Nasar Ali claimed that he cut his thumb on a steak knife while staying at a hotel in Bradford on February 12, 2015.
The 38-year-old said he had lost £10,960 as he had not been able to work as a result of the injury.
He submitted photographs of towels covered in blood and his 'injury' as part of his claim - but the hotel night manager did not find any blood or other evidence.
And City of London Police’s Insurance Fraud Enforcement Department (IFED) was drafted in when it was discovered that images sent to insurer Allianz had been lifted from a YouTube video.
Ali, of Grandage Terrace, was sentenced at Bradford Crown Court yesterday after pleading guilty to fraud by false representation earlier this year.
He was handed a sentence of eight months in prison, suspended for two years, and must complete 200 hours of unpaid work.
The court also ordered that he pay a fine of £1,420 and made him subject to a restraining order which prevents him from returning to any premises insured by Allianz for the next five years.
What did Ali claim happened after he was injured by the steak knife?
Ali claimed that, having ordered room service, it was delivered to him by a night porter who had wrapped the steak knife inside a napkin.
He claimed to have called the hotel reception and informed the night manager that he had cut his thumb on the steak knife. The night manager said he offered to go to Ali’s room and
provide first aid but that this was refused. Ali denied that first aid was offered.
When the porter returned to Ali’s room, Ali had a makeshift bandage wrapped around his hand which appeared to have blood on it. He then pulled the bandage back to reveal a small
puncture wound to his thumb. The porter believed the amount of blood was excessive for the comparatively small injury.
Minutes later, Ali went to the reception with a dressing around his hand. The receptionist did not see any blood or the injury.
Ali told the night manager that he had taken photos of the injury on his phone and showed them to him. The night manager was shocked to see how deep the cut was, but Ali refused a second offer of medical attention.
Although Ali’s photos showed towels covered in blood, the night manager did not find any blood or evidence of the injury when he visited the room.

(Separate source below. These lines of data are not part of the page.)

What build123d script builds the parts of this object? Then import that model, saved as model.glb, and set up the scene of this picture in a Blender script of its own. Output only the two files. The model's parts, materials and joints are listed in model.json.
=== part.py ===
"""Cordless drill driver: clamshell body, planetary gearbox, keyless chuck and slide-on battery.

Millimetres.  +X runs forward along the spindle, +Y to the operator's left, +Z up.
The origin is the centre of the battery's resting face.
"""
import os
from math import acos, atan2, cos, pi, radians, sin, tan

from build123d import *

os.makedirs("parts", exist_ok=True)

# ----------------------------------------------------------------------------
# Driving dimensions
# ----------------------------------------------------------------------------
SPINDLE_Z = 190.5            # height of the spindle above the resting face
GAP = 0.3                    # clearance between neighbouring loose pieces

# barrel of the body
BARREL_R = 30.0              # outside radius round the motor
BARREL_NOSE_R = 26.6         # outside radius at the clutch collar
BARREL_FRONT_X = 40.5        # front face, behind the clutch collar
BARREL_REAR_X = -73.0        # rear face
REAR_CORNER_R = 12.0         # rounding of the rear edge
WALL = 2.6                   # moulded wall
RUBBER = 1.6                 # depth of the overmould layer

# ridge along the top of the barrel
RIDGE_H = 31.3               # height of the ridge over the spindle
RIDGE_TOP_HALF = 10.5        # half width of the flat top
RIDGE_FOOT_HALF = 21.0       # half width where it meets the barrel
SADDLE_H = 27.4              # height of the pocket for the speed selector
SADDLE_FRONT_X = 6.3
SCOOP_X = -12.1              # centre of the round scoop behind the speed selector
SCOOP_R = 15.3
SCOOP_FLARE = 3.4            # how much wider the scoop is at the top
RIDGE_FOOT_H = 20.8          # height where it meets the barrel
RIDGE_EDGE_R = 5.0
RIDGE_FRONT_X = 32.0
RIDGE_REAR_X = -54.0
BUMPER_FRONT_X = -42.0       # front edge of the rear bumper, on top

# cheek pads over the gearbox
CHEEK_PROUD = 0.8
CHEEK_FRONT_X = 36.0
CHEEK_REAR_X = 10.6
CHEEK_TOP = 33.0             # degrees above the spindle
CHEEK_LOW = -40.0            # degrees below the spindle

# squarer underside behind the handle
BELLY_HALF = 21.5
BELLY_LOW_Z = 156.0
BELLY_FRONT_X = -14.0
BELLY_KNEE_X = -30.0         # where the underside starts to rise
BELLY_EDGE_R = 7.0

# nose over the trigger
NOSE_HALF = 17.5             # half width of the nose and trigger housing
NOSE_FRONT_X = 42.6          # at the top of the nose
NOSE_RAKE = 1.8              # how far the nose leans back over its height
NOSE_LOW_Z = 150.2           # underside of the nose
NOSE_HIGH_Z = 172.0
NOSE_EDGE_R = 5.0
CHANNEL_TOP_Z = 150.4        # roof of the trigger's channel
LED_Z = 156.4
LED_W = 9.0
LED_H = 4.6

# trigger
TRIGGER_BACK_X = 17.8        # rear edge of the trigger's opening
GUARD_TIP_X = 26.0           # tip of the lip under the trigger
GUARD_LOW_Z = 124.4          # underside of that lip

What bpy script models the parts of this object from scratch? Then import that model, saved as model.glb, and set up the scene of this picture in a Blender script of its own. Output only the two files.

February 21, 2015: Ali sent an email to the hotel seeking compensation in which he described what had happened and attached photographs of a thumb injury. As a result,
Allianz, the hotel’s insurer, became involved in the case.
March 15, 2015: Ali emailed Allianz and stated he had lost £10,960 as he had not been able to work as a result of the injury.
April 28, 2015: Allianz examined the photos sent to them by Ali and discovered that the images had actually come from a YouTube video uploaded in January 2012. No money was paid out to Ali as a result of the claim.
March 2016: Following an investigation by IFED officers, Ali was voluntarily interviewed.
"Committing a crime to feed his own personal greed"
Detective Chief Inspector Andy Fyfe, of the City of London Police’s Insurance Fraud Enforcement Department, said: “Ali saw no problem with exaggerating a personal insurance
claim and committing a crime to feed his own personal greed.
“On the night of the supposed accident, not only did he cause unnecessary inconvenience to the hotel staff, but he then went on to commit a crime.
“False insurance claims such as this one lead to increased overall costs to the public for their genuine insurance policies and drive-up the cost of hotels. As a result everyone is made to
suffer by insurance fraudsters.
“The Insurance Fraud Enforcement Department is committed to working with the insurance industry to catch fraudsters like Ali and stop them from making money from these crimes.”
Nick Kelsall, Allianz Insurance’s fraud manager, added: “This case is an example of the extreme lengths that fraudsters will go to for their own financial gain. Our fraud team undergo rigorous training, which includes the use of new technologies, to detect fraudulent claims.
"Thanks to our sophisticated training and the excellent detective work of our handler, we were able to analyse the images and provide the police with unimpeachable evidence that
they had been altered. This is becoming too common and people such as Ali are naïve to think that they can get away with this.”